A brouhaha at Digg over its cliquey community strikes me as having focused attention on one of the core issues of social media – what will motivate users enough to get them to contribute to the community?

On one hand, recent data about wikipedia suggests that there are many contributors who do a lot of initial heavy lifting on posts, and then a select group of others who do intensive clean-up work. Many of those heavy-lifters will get no recognition for their contribution.

On the other hand, some communities are intensely cliquey and rely on a small number of contributors for a great deal. Digg is the classic example, as Jason Calacanis’ recent gambit for some of the heavy Diggers illustrated. One of the controversies that emerged over Calacanis’ move, which was followed soon after by Business Week’s fetishistic adoration of Kevin Rose and giddy assertions of his wealth, was the unpaid contributions of Digg stars as even as Rose and his partners were building a potentially considerable stake. In the wake of that controversy much was made – particularly by the Digg owners – of the altruism of the Digg community. Some naturally saw those assertions as being quite self-serving.

Now Digg is changing the Diggorithm, the clique will presumably get less visibility and cred within the community, and as a result one of its top posters appears to be saying “no thanks”. Isolated case, or a sign that in the Digg universe altruism isn’t enough?

{ 2 comments… read them below or add one }

judson September 9, 2006 at 16:27

As one of the clean-up type people on wikipedia, who has also done a few “heavy lifting” articles, I don’t know if I agree that the cultures are that comparable. The people that do cleanup don’t get a lot of recognition either. It really depends on why you’re doing it, I think many people like to see their work online, and know it helps others. Other studies have shown that the original author on an article usually has significant portions of their writing remain intact over time. I think, for many people, just going back and recognizing your work is recognition enough.

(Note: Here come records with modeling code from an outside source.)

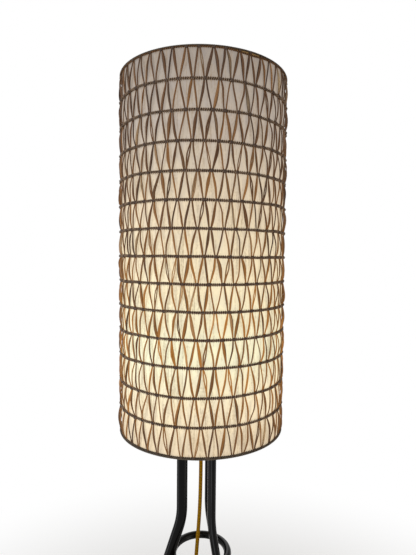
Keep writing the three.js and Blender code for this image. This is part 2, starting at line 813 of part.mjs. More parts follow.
const pinBore = prism(oval(boreWidth, boreWidth), -pinSocket, pinSocket + overrun, pinSides / 2)
  .rotateY(Math.PI / 2)
  .translate(plugFace, 0, 0);
piece('plug_body', fromSolid(
  toSolid(plugBlock)
    .add(toSolid(neck))
    .subtract(toSolid(pinBore.clone().translate(0, pinSpacing / 2, 0)))
    .subtract(toSolid(pinBore.clone().translate(0, -pinSpacing / 2, 0))),
), 'moulded', plug);
const pinBody = turned([
  [0, -pinSocket + seat],
  [pinWidth / 2, -pinSocket + seat],
  [pinWidth / 2, pinLength - pinWidth / 4],
  [pinWidth / 4, pinLength],
  [0, pinLength],
], pinSides).rotateY(Math.PI / 2);
for (const [name, side] of [['plug_pin_left', 1], ['plug_pin_right', -1]]) {
  piece(name, pinBody, 'zinc', plug).position.set(plugFace, (side * pinSpacing) / 2, 0);
}

// The origin is on the floor, midway between the lamp's outermost faces
const middle = new THREE.Box3().setFromObject(standing).getCenter(new THREE.Vector3());
lamp.position.set(-middle.x, -middle.y, 0);
console.log(`lamp axis at ${(-middle.x).toFixed(4)}, ${(-middle.y).toFixed(4)}`);

export default lamp;
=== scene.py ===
"""Rattan floor lamp: finishes, laced raffia, twine, flex and studio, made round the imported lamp."""

import math
import random

import bmesh
import bpy
from mathutils import Matrix, Vector


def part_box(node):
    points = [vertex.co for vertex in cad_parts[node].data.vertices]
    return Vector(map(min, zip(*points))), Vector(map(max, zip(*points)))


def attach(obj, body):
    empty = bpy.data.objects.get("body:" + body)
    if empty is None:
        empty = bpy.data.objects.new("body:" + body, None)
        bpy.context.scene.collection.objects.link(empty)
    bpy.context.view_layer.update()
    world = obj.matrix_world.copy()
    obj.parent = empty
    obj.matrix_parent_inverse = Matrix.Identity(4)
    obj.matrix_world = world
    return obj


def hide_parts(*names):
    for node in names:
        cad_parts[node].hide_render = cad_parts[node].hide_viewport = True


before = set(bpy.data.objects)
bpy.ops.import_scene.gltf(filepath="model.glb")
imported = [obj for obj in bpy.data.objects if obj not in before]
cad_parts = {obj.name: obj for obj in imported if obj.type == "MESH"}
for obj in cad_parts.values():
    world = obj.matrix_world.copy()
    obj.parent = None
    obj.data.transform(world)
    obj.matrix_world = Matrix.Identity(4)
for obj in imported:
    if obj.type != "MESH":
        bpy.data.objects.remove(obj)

bl_info = {
    "name": "Rattan Floor Lamp",
    "version": (1, 0, 0),
    "blender": (4, 5, 0),
    "location": "View3D > Sidebar > Lamp",
    "description": "Makes the laced shade, the flex, the stand's finishes and the studio",
    "category": "Object",
}

MM = 0.001
TURN = 2 * math.pi
SEED = 49
UP = Vector((0, 0, 1))

# The lamp's own lines, read from the frame
LINER_LOW, LINER_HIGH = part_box("shade_liner")
AXIS_X = (LINER_LOW.x + LINER_HIGH.x) / 2
LINER_RADIUS = (LINER_HIGH.y - LINER_LOW.y) / 2
TWINE_NODES = [f"twine_{number:02d}" for number in range(1, 14)]
LEG_SIDES = ("left", "front", "rear")
LEG_ANGLES = (math.pi, math.pi * 5 / 3, math.pi / 3)
ARM_ANGLES = (math.pi / 3, math.pi, math.pi * 5 / 3)


def box_middle(node):
    """Middle of a CAD node's box."""
    low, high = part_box(node)
    return (low + high) / 2


def box_size(node):
    """Size of a CAD node's box."""
    low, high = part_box(node)
    return high - low


def drum(node):
    """Lowest and highest z of a round CAD node, and its radius."""
    low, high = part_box(node)
    return low.z, high.z, (high.y - low.y) / 2


SHADE_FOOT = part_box("bottom_binding")[0].z
SHADE_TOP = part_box("top_binding")[1].z
RING_HEIGHTS = [
    box_middle("bottom_binding").z,
    *(box_middle(node).z for node in TWINE_NODES),
    box_middle("top_binding").z,
]
TWINE_THICK = box_size("twine_01").z
TWINE_RADIUS = box_size("twine_01").y / 2 - TWINE_THICK / 2

# The twine is drawn tight: it lies on the parchment and is flattened against it
TWINE_LINE = LINER_RADIUS + 1.9 * MM
TWINE_SQUEEZE = 0.78

# Air between pieces, the parchment's wall, the bore of washer and clamp ring, and half the flex
CLEARANCE = 0.2 * MM
LINER_WALL = 1.0 * MM
WASHER_BORE = 20.3 * MM
FLEX_REACH = 3.5 * MM


# Settings


def measure(name, description, default):
    """A setting in metres."""
    return bpy.props.FloatProperty(name=name, description=description, default=default, unit="LENGTH")


def bearing(name, description, default):
    """A setting in radians, shown in degrees."""
    return bpy.props.FloatProperty(name=name, description=description, default=default, subtype="ANGLE")


class StudioSettings(bpy.types.PropertyGroup):
    """Camera and light."""

    camera_distance: measure("Camera distance", "From the lamp's axis", 0.7889)
    camera_height: measure("Camera height", "Above the floor", 1.1882)
    camera_azimuth: bearing("Camera azimuth", "Round the lamp", math.radians(-4.80))
    camera_yaw: bearing("Camera yaw", "Away from the lamp's axis", -0.03818)
    camera_pitch: bearing("Camera pitch", "Below the horizon when negative", -0.04753)
    camera_roll: bearing("Camera roll", "About the line of sight", 0.01012)
    focal_px: bpy.props.FloatProperty(
        name="Focal length", description="In pixels of the photograph", default=428.2, subtype="PIXEL")
    axis_px: bpy.props.FloatProperty(
        name="Camera's axis", description="Rightwards from the picture's middle, in pixels",
        default=10.8, subtype="PIXEL")
    frame_px: bpy.props.FloatProperty(
        name="Frame", description="The photograph's long side in pixels", default=555.0, subtype="PIXEL")
    world_level: bpy.props.FloatProperty(
        name="World light", description="Strength of the light from all round", default=0.42)
    floor_radius: measure("Floor radius", "How far the floor reaches", 9.0)


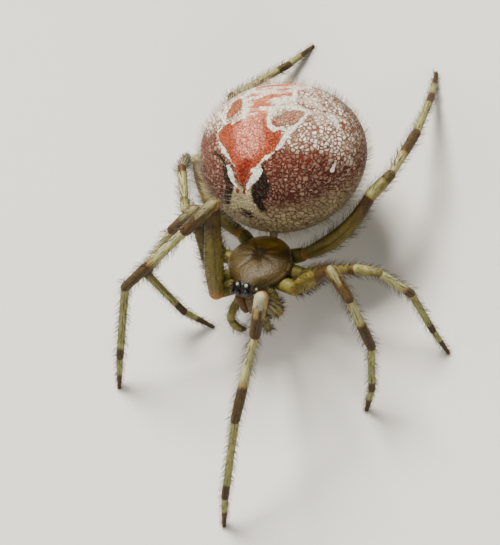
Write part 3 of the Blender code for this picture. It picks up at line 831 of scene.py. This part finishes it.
claws = bmesh.new()
for leg in STANCE:
    points, directions = joints_of(leg)
    ahead = directions[-1].normalized()
    level = Vector((ahead.x, ahead.y, 0)).normalized()
    sideways = level.cross(Vector((0, 0, 1)))
    root = points[-1] - ahead * CLAW_ROOT + Vector((0, 0, CLAW_ROOT))
    for spread, share in ((-CLAW_SPREAD, 1), (0, CLAW_MIDDLE), (CLAW_SPREAD, 1)):
        turn = math.radians(spread)
        out = level * math.cos(turn) + sideways * math.sin(turn) + Vector((0, 0, CLAW_LIFT))
        claw = hooked(root, out, Vector((0, 0, -CLAW_CURL)), CLAW_LENGTH * share, CLAW_WIDTH)
        for vert in claw.verts:
            vert.co.z = max(vert.co.z, CLAW_REST)
        merged(claws, claw)
claw_piece = finished("claws", claws, fang_material)


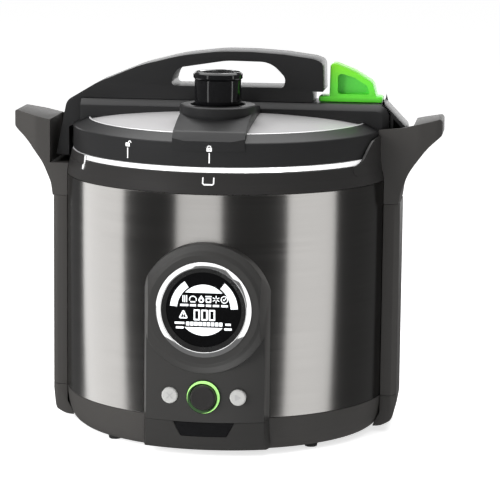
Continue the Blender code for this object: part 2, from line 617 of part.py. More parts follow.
def make_bridge():
    outline = rounded([(-149.4, 290), (-149.4, BRIDGE_TOP), (BRIDGE_END_X - 1, BRIDGE_TOP, 13),
                       (BRIDGE_END_X, LID_RING_BOTTOM), (140, LID_RING_BOTTOM)], steps=5)
    bridge = prism("lid_bridge", [outline], -BRIDGE_HALF, BRIDGE_HALF, "XZ", BLACK_PLASTIC)

    def on_front_edge(a, b):
        flat = abs(a.y - b.y) < 0.1
        return flat and min(a.z, b.z) > LID_RING_BOTTOM - 1 and max(a.z, b.z) > 300 and min(a.x, b.x) > -149

    def long_top(a, b):
        return abs(a.y - b.y) < 0.1 and min(a.z, b.z) > BRIDGE_TOP - 1

    weigh_edges(bridge, lambda a, b: on_front_edge(a, b) or long_top(a, b))
    round_edges(bridge, 6.5, 1, by_weight=True)
    cut(bridge, lid_envelope)
    cavity = block("bolt_cavity", (CAVITY_LEFT, -9, 322.3), (162, 9, 331))
    slot = block("lever_slot", (116, -5, 328), (150, 5, 340))
    mouth = block("bolt_mouth", (155, -5.5, 323.2), (170, 5.5, 330.4))
    cut(bridge, cavity, slot, mouth)


def make_arch():
    bottom = BRIDGE_TOP + GAP
    end_x = LEVER_WALL_X - 5.8
    outer = rounded([
        (-175.8, 275.0, 1.5), (-164.8, 331.0, 12), (-133, 350.2, 60), (-90, 368.2, 120), (-47, 379.4, 200),
        (-6, HEIGHT, 120), (26, HEIGHT, 120), (58, 382.4, 60), (89, 378.4, 40), (end_x - 1, 374.6, 6), (end_x, 345.4, 1),
        (87.4, 345.4), (87.4, bottom), (-149.7, bottom), (-149.7, 310), (-162.3, 304), (-162.5, 275.0)], steps=2)
    window = rounded([(-57.5, 348.3, 4), (-52.5, 366.5, 14), (0, 375.0, 80), (45, 374.4, 26), (60.5, 358, 14),
                      (57.5, 348.6, 4)], steps=2)
    arch = prism("lid_handle", [outer, window], -HANDLE_HALF, HANDLE_HALF, "XZ", BLACK_PLASTIC)
    round_edges(arch, 3.6, 1, 65)
    cut(arch, lid_envelope)


def make_latch():
    bottom = BRIDGE_TOP + GAP
    inner_x = BRIDGE_END_X + GAP
    leg_outline = rounded([
        (157.6, bottom), (157.6, 335.6, 0.8), (159.4, 335.0, 1.5), (182.0, 311.8, 6), (184.0, 304.0, 6), (184.0, 275, 3),
        (168.5, 275, 1), (inner_x, 284.0), (inner_x, 326.0, 3), (161.0, 331.6, 3), (160.5, bottom)], steps=3)
    leg = prism("latch_leg", [leg_outline], -LATCH_HALF, LATCH_HALF, "XZ", BLACK_PLASTIC)
    pocket = [(169.4, 290), (169.4, 319.8), (179.2, 309.6), (180.6, 303), (180.6, 290)]
    cut(leg, prism("leg_pocket_front", [pocket], -LATCH_HALF - 2, -WEB_HALF, "XZ"))
    cut(leg, prism("leg_pocket_rear", [pocket], WEB_HALF, LATCH_HALF + 2, "XZ"))

    wall_right = LEVER_WALL_X + 6.5
    lever_outline = rounded([
        (93.0, bottom + 0.3), (93.0, 340.0), (LEVER_WALL_X - 0.6, 340.2), (LEVER_WALL_X, 373.0, 3),
        (wall_right - 0.6, 373.0, 3), (129.5, 365.4), (147.5, 354.2, 8), (151.2, 340.2), (157.0, 340.0),
        (157.0, bottom + 0.3)], steps=2)
    lever = prism("lock_lever", [lever_outline], -13, 13, "XZ", GREEN_PLASTIC)
    round_edges(lever, 0.8, 1, 60)
    inset = rounded([(wall_right + 1.2, 342.6, 3), (wall_right + 1.2, 364.5, 4), (129, 359.5), (142.0, 351.2, 4),
                     (144.6, 342.6, 2)], steps=2)
    front_inset = prism("lever_inset_front", [inset], -20, -5, "XZ")
    rear_inset = prism("lever_inset_rear", [inset], 5, 20, "XZ")
    cut(lever, front_inset, rear_inset)
    tab = block("lever_tab", (124, -4, 331.2), (144, 4, 336))
    join(lever, tab)

    block("lock_bolt", (116.5, -4.6, BOLT_Z - 2.9), (BRIDGE_END_X - 3.8, 4.6, BOLT_Z + 3.0), BRIGHT_STEEL, 0.8)
    coil("lever_spring", 3.2, 0.5, (CAVITY_LEFT + 0.4, 0, BOLT_Z), (116.1, 0, BOLT_Z), 5, SPRING_STEEL)


def make_regulator():
    # the nose, side view from the bridge forward to the ring
    nose_side = rounded([(-BRIDGE_HALF - GAP, 300), (-BRIDGE_HALF - GAP, 331.0), (-100, 331.0, 20), (-124, 326.0, 30),
                         (-150.5, 318.2, 6), (-158.6, 309.5, 2), (-160.0, 307.0), (-160.0, 300)], steps=3)
    housing = prism("regulator_housing", [nose_side], -NOSE_HALF, NOSE_HALF, "YZ", BLACK_PLASTIC)
    keep(housing, turned("nose_limit", [(0, 350), (160.2, 350), (160.2, 280), (0, 280)]))
    centre = (0, REGULATOR_Y, 0)
    collar = turned("collar", [(0, COLLAR_TOP), (COLLAR_R - 1.5, COLLAR_TOP), (COLLAR_R, COLLAR_TOP - 1.5),
                               (COLLAR_R, 329.0), (COLLAR_R - 3.5, 318.0), (0, 318.0)], None, 30, centre)
    join(housing, collar)
    cup = turned("collar_cup", [(0, 350), (28.5, 350), (27.0, COLLAR_TOP - 1), (27.0, 331.5), (7.4, 331.5),
                                (7.4, 300), (0, 300)], None, 20, centre)
    cut(housing, lid_envelope, cup)

    turned("vent_pipe", [(4.2, 346), (5.0, 345), (5.0, 326.0), (7.0, 326.0), (7.0, 321.8), (5.0, 321.8),
                         (5.0, 303.0), (1.8, 303.0), (1.8, 346)], BRIGHT_STEEL, 12, centre)
    nut = cylinder("vent_nut", 10.0, (0, REGULATOR_Y, 309.0), (0, REGULATOR_Y, 316.6), BRIGHT_STEEL, 6)
    cut(nut, cylinder("nut_bore", 5.4, (0, REGULATOR_Y, 300), (0, REGULATOR_Y, 320), None, 12))

    turned("regulator_body", [
        (0, REGULATOR_TOP), (21.5, REGULATOR_TOP), (24.6, REGULATOR_TOP - 1.6), (24.65, REGULATOR_TOP - 5.6),
        (23.4, REGULATOR_TOP - 7.2), (12.0, REGULATOR_TOP - 7.2), (12.0, 336.6), (16.0, 336.6), (16.0, 333.0),
        (6.0, 333.0), (6.0, 349.0), (0, 349.0)], GLOSS_BLACK, 24, centre)
    turned("regulator_weight", [(23.3, REGULATOR_TOP - 7.6), (23.3, 337.4), (22.8, 336.9), (12.4, 336.9),
                                (12.4, REGULATOR_TOP - 7.6)], GLOSS_BLACK, 24, centre)


# ------------------------------------------------------------------ joints
JOINT_CENTRES = {
    "lid_axis": ((0, 0, 300), ("sealing_ring", "lid_disc", "lid_ring", "lid_bridge", "lid_handle", "latch_leg",
                               "regulator_housing", "vent_pipe", "vent_nut", "gasket_holder", "overpressure_plug",
                               "air_vent_gasket", "lever_spring")),
    "regulator_axis": ((0, REGULATOR_Y, 340), ("regulator_body", "regulator_weight")),
    "lever_axis": ((125, 0, 337), ("lock_lever", "lock_bolt")),
    "knob_axis": ((0, -180, KNOB_Z), ("control_knob",)),
    "cancel_axis": ((-BUTTON_X, -176, KNOB_Z), ("cancel_button",)),
    "start_axis": ((BUTTON_X, -176, KNOB_Z), ("start_button",)),
    "air_vent_axis": ((*AIR_VENT, 315), ("air_vent_pin",)),
    "sensor_axis": ((0, 0, 60), ("temperature_sensor",)),
}


def add_joint_centres():
    for name, (place, riders) in JOINT_CENTRES.items():
        centre = bpy.data.objects.new(name, None)
        centre.empty_display_size = 0.02
        centre.location = [c * MM for c in place]
        parts.objects.link(centre)
        offset = Matrix.Translation(centre.location)
        for rider in riders:
            obj = bpy.data.objects[rider]
            obj.parent = centre
            obj.matrix_parent_inverse = offset.inverted()


def bake_and_smooth():
    """Apply every modifier, then shade the round faces smooth and keep the edges crisp."""
    bpy.context.view_layer.update()
    graph = bpy.context.evaluated_depsgraph_get()
    for obj in [o for o in parts.objects if o.type == "MESH"]:
        baked = bpy.data.meshes.new_from_object(obj.evaluated_get(graph))
        obj.modifiers.clear()
        obj.data = baked
        baked.shade_smooth()
        baked.set_sharp_from_angle(angle=math.radians(35))


make_drum()
make_sides()
make_front()
make_rear()
make_inside()
make_lid()
bake_and_smooth()
add_joint_centres()
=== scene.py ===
import json
import math

import bmesh
import bpy
from mathutils import Matrix, Vector

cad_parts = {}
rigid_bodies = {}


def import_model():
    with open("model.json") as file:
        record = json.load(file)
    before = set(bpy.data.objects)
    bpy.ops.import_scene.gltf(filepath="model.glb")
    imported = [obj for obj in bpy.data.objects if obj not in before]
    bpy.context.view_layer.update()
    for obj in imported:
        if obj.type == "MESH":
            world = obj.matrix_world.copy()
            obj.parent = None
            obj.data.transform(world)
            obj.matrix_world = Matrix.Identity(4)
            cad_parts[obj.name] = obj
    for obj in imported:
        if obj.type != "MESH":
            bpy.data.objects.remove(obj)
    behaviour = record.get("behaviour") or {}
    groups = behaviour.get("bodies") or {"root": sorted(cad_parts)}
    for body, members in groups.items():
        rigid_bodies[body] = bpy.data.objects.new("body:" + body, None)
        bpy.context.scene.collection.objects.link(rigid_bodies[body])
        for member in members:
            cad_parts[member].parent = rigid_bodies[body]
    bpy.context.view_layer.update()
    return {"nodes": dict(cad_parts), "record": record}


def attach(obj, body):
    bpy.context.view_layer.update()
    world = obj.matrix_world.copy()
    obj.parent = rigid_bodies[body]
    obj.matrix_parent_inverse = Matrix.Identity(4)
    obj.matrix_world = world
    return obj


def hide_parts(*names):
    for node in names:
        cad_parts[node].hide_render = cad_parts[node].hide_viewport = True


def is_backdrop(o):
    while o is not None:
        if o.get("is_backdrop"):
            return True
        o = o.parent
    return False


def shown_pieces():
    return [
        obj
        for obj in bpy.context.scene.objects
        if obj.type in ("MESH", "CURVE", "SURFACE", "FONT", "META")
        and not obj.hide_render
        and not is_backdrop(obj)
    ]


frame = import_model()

MM = 0.001
GAP = 0.3

# facets round a turned piece
FINE = 384                     # thin rings, and the curved front panel
DRUM = 256                     # the steel shell, and what is cut to it
ROUND = 192                    # the other large rings
BEZEL = 160                    # the display's bright ring
INNER = 128                    # liner, pot, rack, seal and lens
MEDIUM = 96                    # knob, regulator and its collar
SMALL = 64                     # feet and buttons
VENT = 48                      # vent pin and relief plug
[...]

Digg is very recognition centered though, whereas wikipedia isn’t. Heavy editors know their edit counts on wikipedia (using not so easy tools), but when you say you have a super high count people assume (usually rightly so) that you do a lot of semi-automated work. The wikipedia culture does acknowledge edit count as an indicator, but not a proxy for quality. After a while it becomes obvious that the “drive-by” edits are often a source of a lot of good information, that’s why people are constantly trying to make it easy to edit.


Tony September 7, 2006 at 13:31

I honestly believe the reason why the algorithm was the way it was, was to reward diggers for their hard work.

Unfortunately increasing the worth of their diggs a friends system == a system ripe for unintentional abuse.

Re: altruism: the community has exploded over this because many of them feel their own submission are not getting recognition when they may be of equally good substance. A sense of injustice sprinkled with a dash of righteousness will always get a community in arms

Re: isolated case: definitely not. Controversy has dogged digg for the past year — particularly because its become the traffic and VC magnet the way it has.

Particularly, the way that Digg, I believe, bills itself as user driven and user moderated, when clearly there are moderators which not only exist, but exist and exercise their powers with impunity.

Obliterating posts and profiles without any hint of transparency.

One wonders when the community will catch on _that_.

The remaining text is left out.